ParRameaux en mains, nous n’aspirons pas seulement, je l’espère, à repartir d’ici avec quelques branches portant, en elles seules, des promesses de bénédictions pour nous-mêmes, pour nos proches ou pour le monde. Nos rameaux et notre présence ce matin nous engagent. Et c’est d’abord cela que le Seigneur vient bénir !

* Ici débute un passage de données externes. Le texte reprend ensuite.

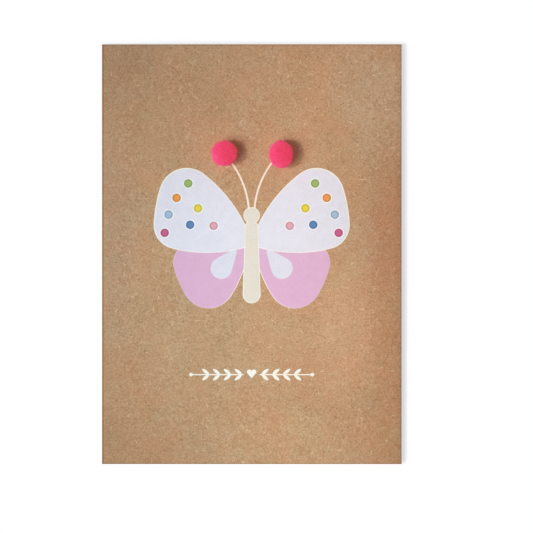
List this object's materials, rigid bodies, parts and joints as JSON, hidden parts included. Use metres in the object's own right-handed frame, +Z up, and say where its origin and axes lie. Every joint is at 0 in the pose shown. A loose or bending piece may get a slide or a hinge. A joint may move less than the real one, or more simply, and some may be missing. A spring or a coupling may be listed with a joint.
{
  "type": "greeting card",
  "caption": "Folded kraft-board greeting card lying on its back, its front printed with a butterfly whose feelers end in pompoms, above a small leaf border.",
  "frame": {"origin": "under the middle of the closed card, on the surface that its back panel lies on", "axes": "+Z up, out of the printed front; +Y towards the top edge of the card; +X from the fold to the open side"},
  "size_m": [0.127, 0.1778, 0.0141],
  "materials": {
    "kraft_board": "uncoated recycled kraft board with pale and dark fibre flecks",
    "pompom_pile": "dense short cut pile, matt",
    "clear_glue": "dried clear glue",
    "white_ink": "thin matt printed ink that takes on the board's grain",
    "lavender_ink": "thin matt printed ink that takes on the board's grain",
    "pink_ink": "thin matt printed ink that takes on the board's grain",
    "pale_ink": "thin matt printed ink that takes on the board's grain",
    "cream_ink": "thin matt printed ink that takes on the board's grain",
    "magenta_ink": "thin matt printed ink that takes on the board's grain",
    "sky_ink": "thin matt printed ink that takes on the board's grain",
    "orange_ink": "thin matt printed ink that takes on the board's grain",
    "green_ink": "thin matt printed ink that takes on the board's grain",
    "blue_ink": "thin matt printed ink that takes on the board's grain",
    "yellow_ink": "thin matt printed ink that takes on the board's grain",
    "rose_ink": "thin matt printed ink that takes on the board's grain"
  },
  "bodies": {
    "root": {"folded_card": "kraft_board", "butterfly_base_print": "white_ink", "butterfly_body_print": "cream_ink", "leaf_border_print": "white_ink", "left_forewing_print": "lavender_ink", "left_hindwing_print": "pink_ink", "left_drop_print": "pale_ink", "left_feeler_print": "cream_ink", "left_glue_dot": "clear_glue", "left_pompom": "pompom_pile", "right_forewing_print": "lavender_ink", "right_hindwing_print": "pink_ink", "right_drop_print": "pale_ink", "right_feeler_print": "cream_ink", "right_glue_dot": "clear_glue", "right_pompom": "pompom_pile", "magenta_dots_print": "magenta_ink", "sky_dots_print": "sky_ink", "orange_dots_print": "orange_ink", "green_dots_print": "green_ink", "blue_dots_print": "blue_ink", "yellow_dots_print": "yellow_ink", "rose_dots_print": "rose_ink"}
  },
  "joints": []
}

Car en pénétrant dans l’église avec nos rameaux, nous allons dire notre acceptation d’entrer dans ce mystère de Jésus-Christ, Fils de Dieu, qui donne sa vie pour nous libérer éternellement du mal et de la mort. Nous allons consentir aussi à ce que ce mystère devienne toujours davantage celui de notre vie quotidienne. Et raviver notre désir de vivre en cohérence avec le Christ ; ainsi, que jamais nous ne transformions les rameaux en fouets, ni les « hosannas » en « crucifie-le ».
Demandons la grâce de rester fidèles à Celui que nous acclamons maintenant ; suivons-le, pas à pas, des portes de Jérusalem au repas de la sainte Cène, du jardin des oliviers au prétoire de Pilate, de la colline de la crucifixion au cimetière où reposera son corps. Accueillons le Sauveur du monde ! Accueillons sa présence, non seulement pour ce qu’il peut faire afin d’alléger nos souffrances de la Terre, mais aussi pour ce qu’il vient donner afin de nous ouvrir les portes du Ciel !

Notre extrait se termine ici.